Oddly, the study's authors conclude, the lack of alien life may indicate that life forms on other worlds didn't cause enough climate change. "Most early planetary environments are unstable. To produce a habitable planet, lifeforms need to regulate greenhouse gases such as water and carbon dioxide to keep surface temperatures stable," said lead author Aditya Chopra.
Wow. Climate change caused by lifeforms actually may be crucial to survival. Someone point that out to Al Gore.
According to the authors' theory, most worlds never develop life fast enough or for long enough to become sustainable.
Climate change is already blamed for rising sea levels (aka "erosion"), killer storms (because no one ever died in a storm before the 1970s), massive crop failures (famine's a new thing, too), mass extinction of species (like polar bears, which don't know how to swim at all), increased immigration, low sex drive and terrorism.
Add "kills aliens" to the list.
Although that could be a good thing, depending on the aliens in question.
I wouldn't want to be an alien.
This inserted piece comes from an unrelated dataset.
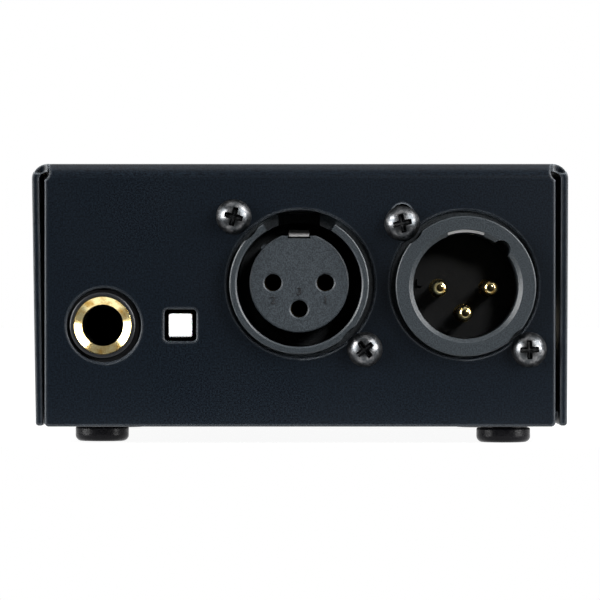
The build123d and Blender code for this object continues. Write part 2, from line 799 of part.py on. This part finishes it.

Most of them, even the seemingly tough ones, are downright fragile.
Think about it. Except for Superman and Martian Manhunter, virtually every alien that's ever tried to invade America (the only country besides Japan that people who've traveled millions of light years ever deem worthy of invasion) has been driven back by the common cold, a drunken pilot with a broken missile or the Avengers.
Not to mention all the weird appendages and protuberances aliens seem to have. Like Klingons. I've seen trains with less prominent cowcatchers. Good luck finding a hat to fit your Klingon-sized head.
All things considered, it's probably for the best that all those extraterrestrials that could have been out there in space croaked. We would have just signed them up as Democrats and taxed them to death anyway.
The weird thing about the recent study is that it points to the virtual inevitability of climate change, theoretically across the entire galaxy.
It's truly a peculiar thing that it's only on Earth that climate change is caused by conservative "deniers" and their SUVs.